Member of the Chamber of Deputies (Brazil)
- In office 1991–2003

Secretary of Human Rights (Brazil)
- In office January 2003 – July 2005

Member of the Legislative Assembly of Minas Gerais
- In office 1987–1991

Personal details
- Born: August 11, 1947 (age 78) Teófilo Otoni, Minas Gerais, Brazil
- Party: Workers' Party (Brazil)
- Education: Degree in Journalism, Graduate degree in Political Science
- Occupation: Politician

= Nilmário Miranda =

Brazilian politician (born 1947)

Nilmário Miranda (born 11 August 1947) is a Brazilian politician, affiliated with the Workers' Party.

Miranda was born in Teófilo Otoni, in the state of Minas Gerais. He holds a degree in journalism and a graduate degree in political science.
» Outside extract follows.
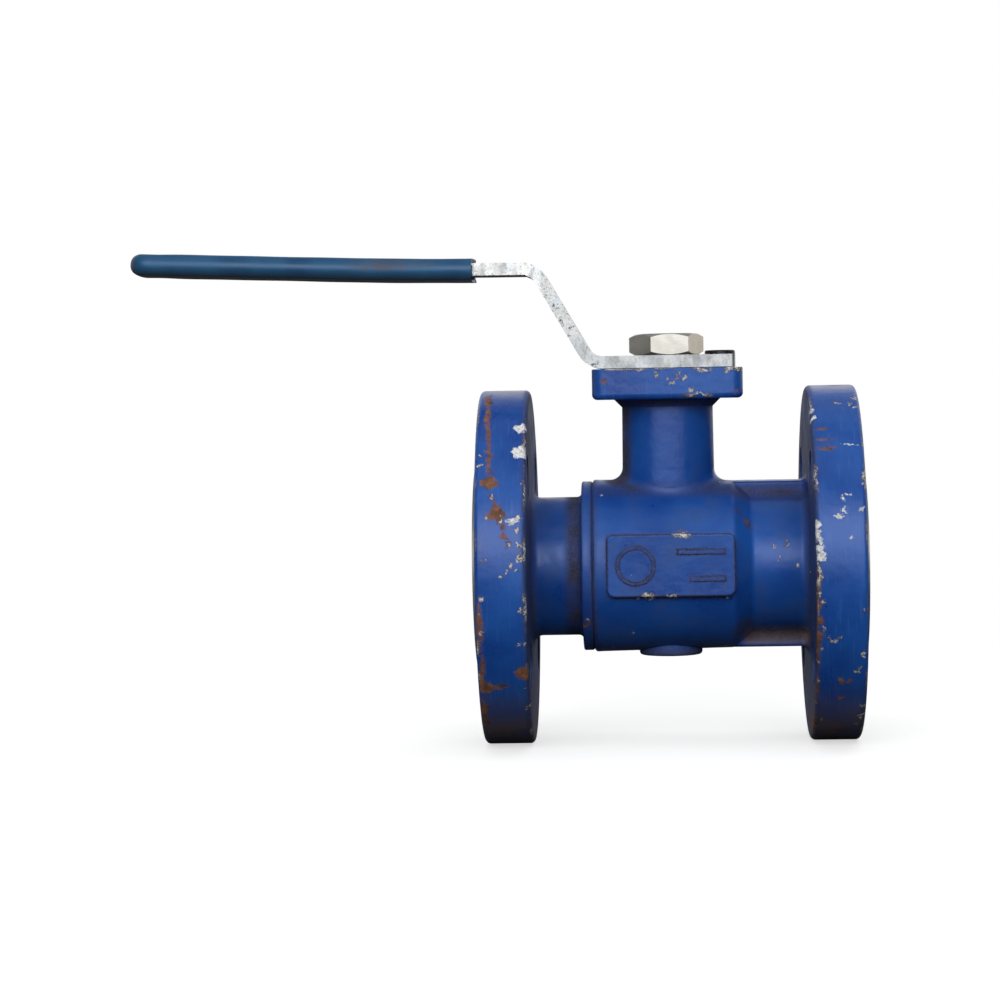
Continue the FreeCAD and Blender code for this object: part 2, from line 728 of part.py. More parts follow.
def lever_plan():
    """The lever seen from above, as a prism that trims the bent plate."""
    head = lever_head_width / 2
    arm = lever_arm_width / 2
    rise_end = lever_head_reach + lever_height / math.tan(math.radians(lever_rise_angle))
    taper_start = lever_head_reach + lever_bend_radius / 2
    tip = lever_tip
    corners = [
        (lever_tail, -head, head_corner_round), (lever_tail, head, head_corner_round),
        (-taper_start, head, lever_shoulder_radius), (-rise_end, arm, lever_taper_radius),
        (-tip, arm, lever_tip_round),
        (-tip, -arm, lever_tip_round),
        (-rise_end, -arm, lever_taper_radius), (-taper_start, -head, lever_shoulder_radius)]
    wire = rounded_wire(corners, lambda p: Vector(p.x, p.y, lever_bottom_z - overcut))
    return Part.Face(wire).extrude(Vector(0, 0, lever_height + lever_tip))


def plate_from(face, width):
    """A flat face in the XZ plane made into a plate, centred on the XZ plane."""
    plate = face.extrude(Vector(0, width, 0))
    plate.translate(Vector(0, -width / 2, 0))
    return plate


def make_lever():
    bent = plate_from(lever_side_face(), lever_head_width + 2 * overcut)
    bar = plate_from(hand_bar_face(lever_level_x - lever_stub, lever_tip + overcut, 0, -lever_thickness),
                     lever_head_width + 2 * overcut)
    beyond = block(-2 * lever_tip, -lever_level_x, -lever_head_width, lever_head_width,
                   lever_top_z, lever_top_z + lever_height + lever_tip)
    blank = bent.cut(beyond)
    bar = bar.common(beyond)
    lever = blank.fuse(bar).removeSplitter().common(lever_plan())
    flat = stem_flat_half + fit_gap
    hole = rod_z(stem_thread_radius + fit_gap, lever_bottom_z - overcut, lever_top_z + overcut)
    hole = hole.common(block(-stem_radius - overcut, stem_radius + overcut, -flat, flat,
                             lever_bottom_z - 2 * overcut, lever_top_z + 2 * overcut))
    return cleaned(lever.cut(hole))


def make_lever_grip():
    """Closed-ended sleeve over the hand bar, no thicker at the mouth than along its length."""
    above = (grip_height - lever_thickness) / 2
    mouth_x = lever_tip + grip_end_wall - grip_length
    end_x = lever_tip + grip_end_wall
    skin = plate_from(hand_bar_face(mouth_x, end_x, above, -lever_thickness - above), grip_width)
    long_edges = [e for e in skin.Edges
                  if e.BoundBox.YLength < pick_gap and e.BoundBox.XLength > grip_length / 2]
    skin = skin.makeFillet(grip_edge_radius, long_edges)
    bar = plate_from(hand_bar_face(lever_level_x - lever_stub, lever_tip + overcut, 0, -lever_thickness),
                     lever_head_width + 2 * overcut)
    return cleaned(skin.cut(bar.common(lever_plan())))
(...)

He was imprisoned by the military government for three years and one month in 1972–75.

He served in the Minas Gerais State Congress from 1987 to 1991, and then in the federal Chamber of Deputies from 1991 to 2003, where he chaired the human rights committee. In January 2003, President Luiz Inácio Lula da Silva selected him to head the federal Secretariat for Human Rights, where he served until July 2005.

He ran for the governorship of Minas Gerais in 2002 and 2006, but lost on both occasions to Aécio Neves of the Social Democrats (PSDB).